Sulla celebre rivista scientifica Nature Medicine sono stati pubblicati i risultati di due sperimentazioni che si sono svolte in Pakistan sulla depressione in gravidanza. Problema, questo, che affligge buona parte delle (future) mamme, specialmente durante il primo trimestre, con un’incidenza stimata (dato che in molte decidono di non rivolgersi ai professionisti) del 13%, che diminuisce tra il 2,5 e il 7% per quanto riguarda il secondo trimestre ed, ulteriormente, del 2,3/6,3% durante l’ultimo trimestre. Proprio per evitare alle donne in gravidanza l’onere di parlare della loro depressione con un esperto, spesso oggetto di stigmatizzazione, una delle due sperimentazioni riguarda un’app sviluppata dall’Università botanica di Liverpool.



L’app che aiuta le donne in gravidanza affette da depressione

Secondo i risultati pubblicati sulla rivista, l’app sviluppata in Inghilterra potrebbe rivelarsi in molti casi un aiuto contro la depressione per le donne in gravidanza.
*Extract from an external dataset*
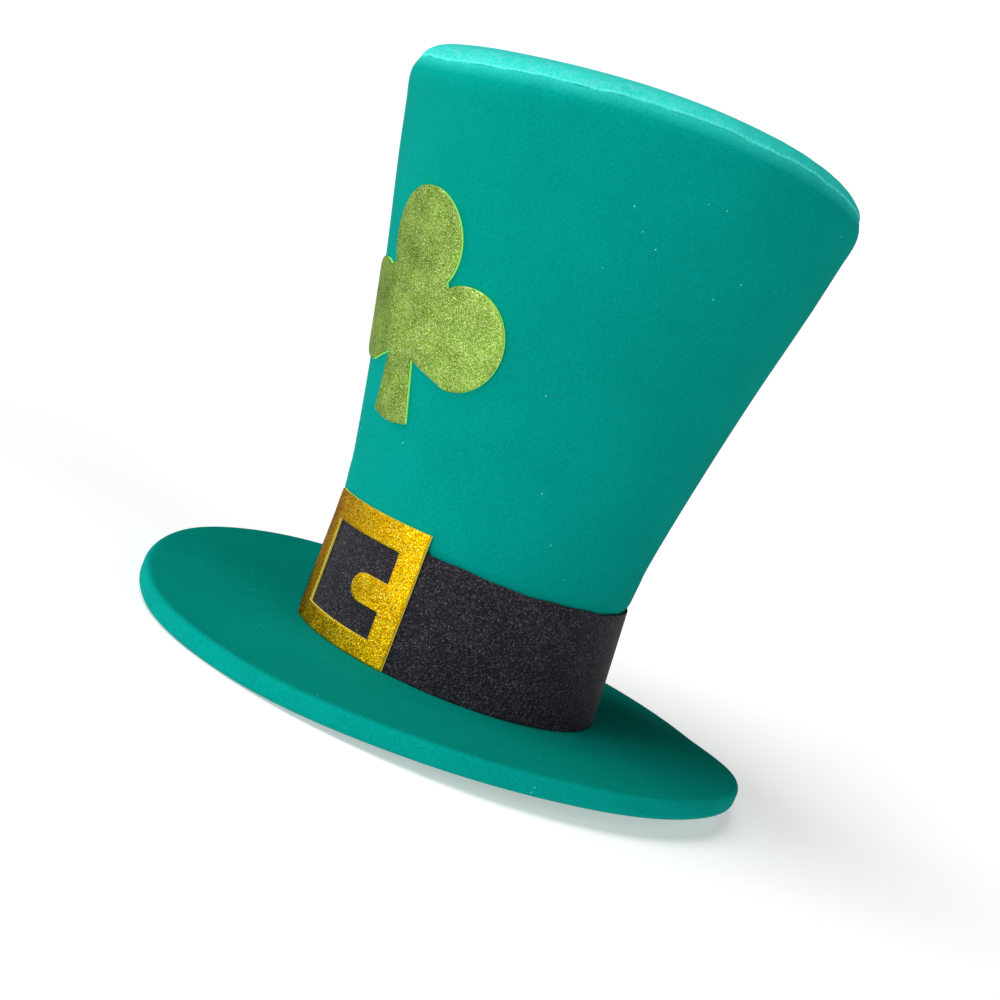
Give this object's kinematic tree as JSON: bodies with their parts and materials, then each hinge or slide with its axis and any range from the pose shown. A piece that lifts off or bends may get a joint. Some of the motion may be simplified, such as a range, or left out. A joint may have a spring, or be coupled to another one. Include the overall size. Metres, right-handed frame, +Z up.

L’app, che non è ancora stata distribuita al grande pubblico ed è stata solo testata in alcune zone rurali del Pakistan, serve a creare una rete tra le mamme in difficoltà e quelle che, invece, attraverso quei problemi ci sono già passate e ne sono, fortunatamente, uscite. Nulla di ‘medico’, insomma, ma comunque un luogo in cui parlare, confrontarsi e scoprire le storie di altre donne.



Nel corso della sperimentazione per l’app di aiuto alle donne in gravidanza a rischio depressione, i risultati ottenuti sono stati confrontati con quelli del programma ‘Thinking Healthy‘, già approvato dall’Organizzazione mondiale della sanità che ne ha suggerito l’adozione in tutto il mondo. Il programma ha già dato ottimi frutti in tutta l’Asia meridionale, contribuendo al benessere  materno, all’interazione tra madre e bimbo e al supporto sociale materno. Tuttavia, il grosso ‘svantaggio’ del programma è la stigmatizzazione di cui prima, che porta tantissime donne in gravidanza affette da depressione ad evitare le richieste di aiuto ai professionisti, nel timore (spesso) di essere considerate madri poco degne del loro ruolo.